### DATASET EXTRACT
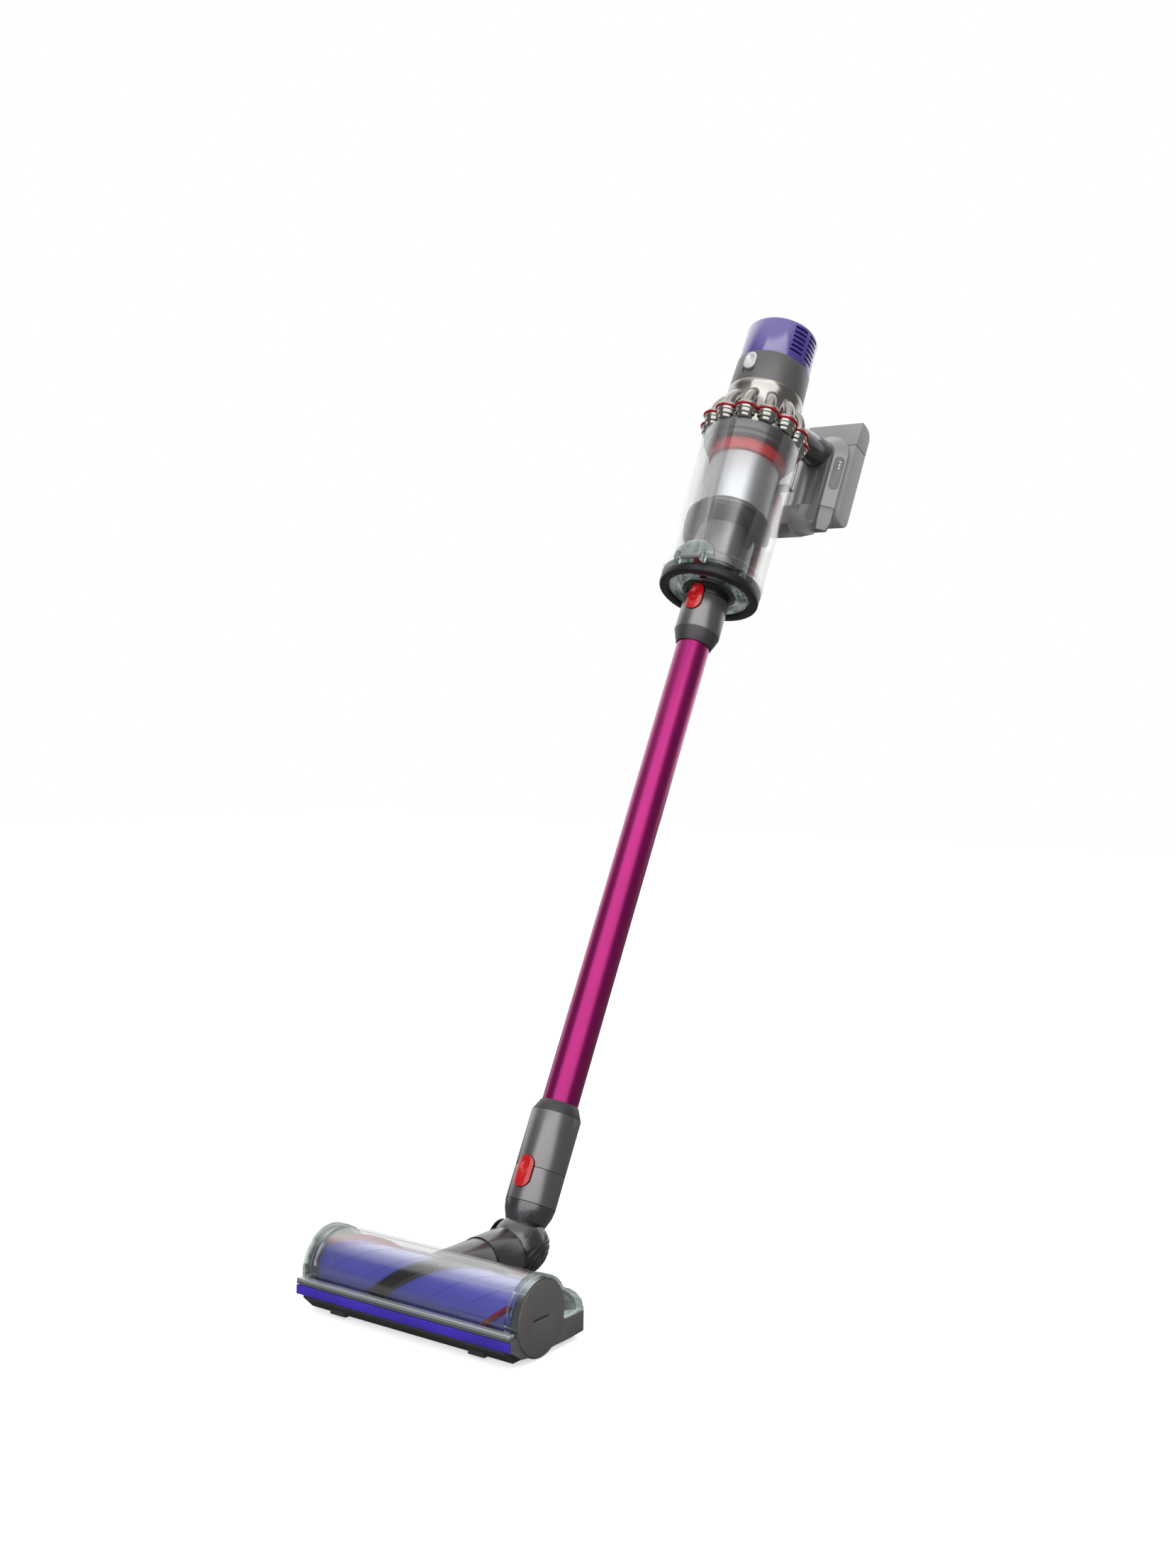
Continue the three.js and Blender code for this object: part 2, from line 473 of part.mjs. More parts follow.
function buildMotor(parent) {
  const { radius, wall, top, filterRadius, filterTop } = motorBody;
  const base = cyclone.hub + GAP;
  const slider = { x: -4.8, z: top - 14.2, width: 15.6, height: 23.4, travel: 8 };
  const track = roundedPlate(slider.x, slider.z - slider.travel / 2, slider.width + 2 * SLIDE,
    slider.height + slider.travel + 2 * SLIDE, slider.width / 2 + SLIDE);
  const floor = radius - 3.6;
  const housing = tube(radius - wall, radius, base, top, 40);
  const pocket = acrossY(track, -radius - 9, -floor, 10);
  piece(parent, 'motor_housing', cut(housing, pocket), SATIN_GREY);
  const face = radius + 0.8;
  const sliderPlan = roundedPlate(slider.x, slider.z, slider.width, slider.height, slider.width / 2);
  const sliderCap = common(rod(face, slider.z - 15, slider.z + 15, 96),
    acrossY(sliderPlan, -face - 5, -floor - GAP, 10));
  piece(parent, 'mode_slider', sliderCap, SILVER);
  piece(parent, 'motor', join(rod(27, base + 8, top - 2, 28), rod(3, base - 14, base + 9, 12)), DARK_GREY);
  piece(parent, 'impeller', impeller(base - 12), SILVER);
  piece(parent, 'filter_cap', cut(filterCapShell(), ...filterSlots()), PURPLE);
  piece(parent, 'filter_element', tube(24, filterRadius - 5, top + 4, filterTop - 8, 32), look(0xe8e8ea, 0.9));
}

function filterCapShell() {
  const { top, filterRadius, filterTop } = motorBody;
  const bore = filterRadius - 3;
  return revolve([[0, filterTop - 3.5], [bore - 4, filterTop - 4.5], [bore, filterTop - 7], [bore, top + GAP],
    [filterRadius, top + GAP], [filterRadius, filterTop - 4], [filterRadius - 5, filterTop - 0.8],
    [0, filterTop]], 48);
}

function filterSlots() {
  const slots = [];
  for (const degrees of [62, 92]) {
    for (let row = 0; row < 6; row++) {
      const z = motorBody.top + 9 + 6.4 * row;
      slots.push(box(-9, 9, -motorBody.filterRadius - 6, -motorBody.filterRadius + 6, z, z + 3)
        .rotateZ(THREE.MathUtils.degToRad(degrees)));
    }
  }
  return slots;
}

function impeller(base) {
  const blades = Array.from({ length: 9 }, (_, i) =>
    box(6, 27, -0.8, 0.8, base + 1.5, base + 8).rotateZ((2 * Math.PI * i) / 9));
  return cut(join(rod(28, base, base + 2, 28), rod(8, base, base + 9, 20), ...blades), rod(3.4, base - 2, base + 12, 12));
}

// ---- handle and battery -------------------------------------------------------------------------
function buildHandle(parent) {
  piece(parent, 'grip', grip(), DARK_GREY);
  piece(parent, 'trigger', trigger(), RED);
  piece(parent, 'handle_casing', handleCasing(), SATIN_GREY);
  piece(parent, 'strut', strut(), SATIN_GREY);
  piece(parent, 'battery_pack', batteryPack(), MATTE_GREY);
  piece(parent, 'status_window_left', statusWindow(-1, 0, 0.9), BLACK);
  piece(parent, 'status_window_right', statusWindow(1, 0, 0.9), BLACK);
  piece(parent, 'charging_socket', socketPlug(0, 3.6), BLACK);
}

const gripRise = THREE.MathUtils.degToRad(handle.gripRise);
const triggerPlace = { half: 7, from: 66, to: 82, travel: 5 };

function grip() {
  const { gripRadius, gripFront, gripLow, spineFront } = handle;
  const length = (spineFront + 14 - gripFront) / Math.cos(gripRise);
  const bar = alongY(rod(gripRadius, -14, length, 32)).rotateX(gripRise).translate(0, gripFront, gripLow);
  const body = motorBody.radius + GAP;
  const cyclones = revolve([[0, 880], [70, 880], [70, cyclone.caps + GAP], [61.5, cyclone.caps + GAP],
    [61.5, cyclone.caps + 7], [56.5, cyclone.caps + 21], [49.5, cyclone.caps + 32], [body, cyclone.caps + 36],
    [body, motorBody.top + 20], [0, motorBody.top + 20]], 40);
  const { half, from, to } = triggerPlace;
  const pocket = box(-half - SLIDE, half + SLIDE, from - SLIDE, to + SLIDE, gripLow - 30, gripLow + 4);
  const spine = box(-60, 60, spineFront - GAP, 300, 800, 1100);
  return cut(bar, cyclones, pocket, spine);
}

function trigger() {
  const { half, from, to } = triggerPlace;
  const low = handle.gripLow - 26;
  return box(-half, half, from, to, low, handle.gripLow - 3);
}

// The band's section: a saddle-width front that widens to the slab behind it.
function bandSection(margin = 0) {
  const { spineHalf, bandHalf, spineFront, slabFront } = handle;
  const back = slabFront - GAP;
  return outline([[-bandHalf, back], [-bandHalf, back - 1.5], [-spineHalf, spineFront], [spineHalf, spineFront],
    [bandHalf, back - 1.5], [bandHalf, back]].map(([x, y]) => [x * (1 + margin), y]));
}

function slabOutline(bottom, top) {
  // side outline of the slab in Y and Z, rounded at its lower and upper rear edges
  const { slabFront, slabBack } = handle;
  const round = 12;
  const shape = new THREE.Shape();
  shape.moveTo(slabFront, bottom);
  shape.lineTo(slabBack, bottom);
  shape.lineTo(slabBack, top - round);
  shape.absarc(slabBack - round, top - round, round, 0, Math.PI / 2, false);
  shape.lineTo(slabFront + 3, top);
  shape.lineTo(slabFront, top - 3);
  return shape;
}

function handleCasing() {
  const { slabHalf, slabFront, seam, slabTop, bandBottom, bandTop } = handle;
  const band = common(upZ(bandSection(), bandBottom + GAP, bandTop + 14, 4), bandProfile());
  const top = acrossX(slabOutline(seam + GAP, slabTop), -slabHalf, slabHalf);
  const bridge = box(-handle.bandHalf + 2, handle.bandHalf - 2, slabFront - 6, slabFront + 4, seam + 1, bandTop);
  return cut(join(band, bridge, top), statusWindow(-1, GAP, 1.3), statusWindow(1, GAP, 1.3));
}

function bandProfile() {
  // side view of the band: its top is an arch that leans back
  const { spineFront, slabFront, bandBottom, bandTop } = handle;
  return acrossX(outline([[spineFront - 2, bandBottom], [slabFront + 2, bandBottom], [slabFront + 2, bandTop + 6],
    [spineFront + 10, bandTop + 4], [spineFront - 2, bandTop - 6]]), -60, 60);
}

// A racetrack plate lying on the slanted face of the band, on the right for side 1 and the left for -1.
function statusWindow(side, margin, depth) {
  const { spineHalf, bandHalf, spineFront, slabFront } = handle;
  const across = new THREE.Vector3(bandHalf - spineHalf, side * (slabFront - GAP - 1.5 - spineFront), 0).normalize();
  const out = new THREE.Vector3(across.y, -across.x, 0);
  const plan = roundedPlate(0, 0, 13 + 2 * margin, 49 + 2 * margin, 6.5 + margin);
  const plate = upZ(plan, -depth, margin > 0 ? 4 : 0, 8);
  const place = new THREE.Matrix4().makeBasis(across, new THREE.Vector3(0, 0, 1), out);
  const middle = new THREE.Vector3(side * (spineHalf + bandHalf) / 2, (spineFront + slabFront - GAP - 1.5) / 2,
    (handle.bandBottom + handle.bandTop) / 2 - 5);
  return plate.applyMatrix4(place).translate(middle.x, middle.y, middle.z);
}

// The strut's lower slope, from its chin to the battery foot, carries the charging socket.
const slopeFrom = new THREE.Vector2(125, 831);
const slopeTo = new THREE.Vector2(handle.spineFront + 6, 852);

function strut() {
  const { strutHalf, spineFront, bandBottom } = handle;
  const front = bin.radius + 6 + GAP;
  const side = outline([[front, 846], [front, 868], [82, 868], [88, 849], [spineFront - 8, 860],
    [spineFront - 2, 868], [spineFront - 2, bandBottom - GAP], [spineFront + 6, bandBottom - GAP],
    slopeTo.toArray(), slopeFrom.toArray(), [99, 821.5], [86, 827], [80, 840]]);
  return cut(acrossX(side, -strutHalf, strutHalf), leverSpace(), socketPlug(GAP, 4));
}

function socketPlug(margin, depth) {
  const slope = slopeTo.clone().sub(slopeFrom);
  const middle = slopeFrom.clone().add(slope.multiplyScalar(0.55));
  return rod(6.2 + margin, -depth, margin > 0 ? 3 : -0.4, 20).rotateX(Math.PI + slope.angle())
    .translate(0, middle.x, middle.y);
}

const leverSpace = () => box(-8, 8, bin.radius + 6, bin.radius + 24, 780, 866);

function batteryPack() {
  const { slabHalf, slabFront, slabBack, slabBottom, seam, bandBottom, spineFront } = handle;
  const round = 13;
  const shape = new THREE.Shape();
  shape.moveTo(slabFront, seam);
  shape.lineTo(slabFront, slabBottom + round);
  shape.absarc(slabFront + round, slabBottom + round, round, Math.PI, 1.5 * Math.PI, false);
  shape.lineTo(slabBack, slabBottom);
  shape.lineTo(slabBack, seam);
  const slab = acrossX(shape, -slabHalf, slabHalf);
  const footSection = upZ(bandSection(), 850, bandBottom - GAP, 4);
  const footSide = acrossX(outline([[spineFront + 6 + GAP, bandBottom], [spineFront + 6 + GAP, 853],
    [170, 866], [184, 872], [184, bandBottom]]), -60, 60);
  const wide = upZ(outline([[-30, 163], [30, 163], [27, 184], [-27, 184]]), 862, bandBottom - GAP);
  const foot = common(join(footSection, wide), footSide);
  return join(slab, foot);
}

// ---- assembly -----------------------------------------------------------------------------------
const vacuum = new THREE.Group();
buildHead(vacuum);
const elbow = buildNeck(vacuum);
const machine = group(elbow);
machine.rotation.x = -lean;
const upright = group(machine, 0, stemSetBack, stemLength);
buildWand(upright);
buildBin(upright);
buildCyclones(upright);
buildMotor(upright);
buildHandle(upright);

const bounds = new THREE.Box3().setFromObject(vacuum, true);
const middle = bounds.getCenter(new THREE.Vector3());
vacuum.position.set(-middle.x, -middle.y, -bounds.min.z);

export default vacuum;
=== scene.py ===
import json
from math import cos, pi, radians, sin
from random import Random
import bpy
import bmesh
from mathutils import Matrix, Vector


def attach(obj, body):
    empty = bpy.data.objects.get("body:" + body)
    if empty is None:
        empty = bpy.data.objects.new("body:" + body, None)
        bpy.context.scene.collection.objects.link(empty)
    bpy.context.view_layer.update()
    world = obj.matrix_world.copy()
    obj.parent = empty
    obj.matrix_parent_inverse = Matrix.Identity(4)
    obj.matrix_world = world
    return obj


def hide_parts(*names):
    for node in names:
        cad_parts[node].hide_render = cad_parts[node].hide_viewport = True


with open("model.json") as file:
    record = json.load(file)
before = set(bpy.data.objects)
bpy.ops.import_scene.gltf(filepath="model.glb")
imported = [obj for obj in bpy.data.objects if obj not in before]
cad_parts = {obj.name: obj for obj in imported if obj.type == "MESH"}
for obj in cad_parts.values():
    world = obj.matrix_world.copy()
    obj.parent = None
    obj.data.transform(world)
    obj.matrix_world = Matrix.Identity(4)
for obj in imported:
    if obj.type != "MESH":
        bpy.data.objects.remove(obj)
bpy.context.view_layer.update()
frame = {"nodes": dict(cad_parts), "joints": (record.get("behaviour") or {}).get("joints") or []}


# ---- Studio -------------------------------------------------------------------------------------
# A white room with a white paper floor. One huge softbox stands behind the camera, and its edges
# show in every round, glossy part. The room is dim at both sides and bright behind the object.
joints = {joint["name"]: joint for joint in frame["joints"]}
roller_axis = Vector(joints["brush_spin"]["pos_m"])
head_place = Matrix.Translation((roller_axis.x, roller_axis.y, 0)) @ Matrix.Scale(0.001, 4)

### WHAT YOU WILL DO
Look over the listing. Pull out every line with the string "imported" in it.

### RESPONSE TO THIS TASK
imported = [obj for obj in bpy.data.objects if obj not in before]
cad_parts = {obj.name: obj for obj in imported if obj.type == "MESH"}
for obj in imported:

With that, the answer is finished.